2) ${\zeta }_{11}^{\left(1\right)}\widetilde{K_2^{\left(1\right)}}({\zeta }_{11}^{\left(1\right)},{\zeta }_{12}^{\left(2\right)})$, then we have k is even and $k\ne 0$;

3) ${\zeta }_{11}^{\left(2\right)}\widetilde{K_2^{\left(1\right)}}({\zeta }_{11}^{\left(2\right)},{\zeta }_{12}^{\left(2\right)})$, then $k\in \mathbb{Z}\setminus \left\{1\right\}$.

For sub-cases $k=0$ we obtain non zero residue in the case ${\zeta }_{11}^{\left(1\right)}\widetilde{K_2^{\left(2\right)}}({\zeta }_{11}^{\left(2\right)},{\zeta }_{12}^{\left(1\right)})$, and for $k=1$ we have the condition $D\ne 0$.

We proved the following

Theorem 2.

Let $\tau =\pm \sqrt{{\displaystyle \frac{2A+4C}{9C}}}$ ($C\ne 0$), then the system (3) is non integrable if at least one of the conditions is available:

(i) $\tau \notin \mathbb{Q}$;

(ii) $\tau \in \mathbb{Q}\setminus \{-2k+4/3,2k+2/3\}$, for $k\in \mathbb{Z}$;

(iii) $\tau \in \{-2k+4/3,2k+2/3\}$, for $k\in \mathbb{Z}\setminus \left\{1\right\}$;

(iiii) for $\tau =-2/3$ ($k=1$) and $D\ne 0$.

If we use the homogeneity of the potential $V_6$, and we perform the transformation $z\leftrightarrow r$, we may get a similar result. Since the coefficient in front of $r^6$ is previously assumed to be 1, the non-integrability condition reduces to $D\ne 0$. Thus we proved the main theorem in this work:

Theorem 3.

Let the condition $D\ne 0$ is held for the potential $V_6$, then the Hamiltonian system (3) is non-integrable.

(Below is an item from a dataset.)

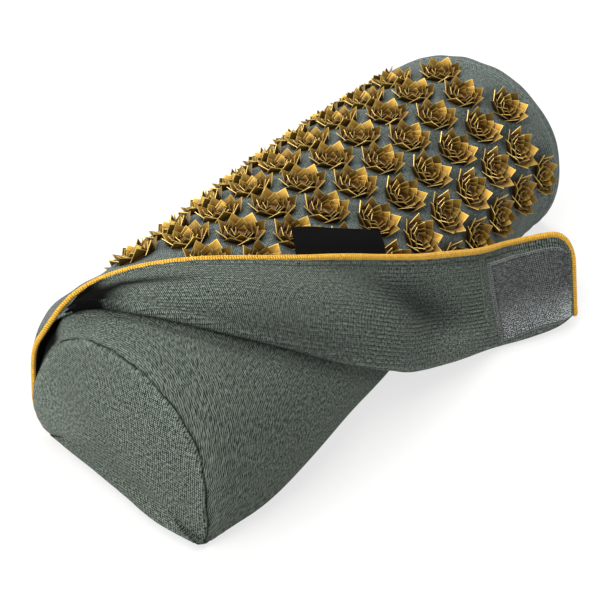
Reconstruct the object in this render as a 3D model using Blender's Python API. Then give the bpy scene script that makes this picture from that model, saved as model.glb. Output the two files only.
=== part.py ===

Examples of integrable homogeneous potentials of degree 6 can be found in [13]. There, the potential $V_6=r^6+80r^2{z}^4+24r^4{z}^2+64z^6$ has been taken into account. From the presentation in [2], we can come to the conclusion that $V_6=r^6+3r^2{z}^4+3r^4{z}^2+z^6$ is integrable. In both examples, $D=0$ is satisfied.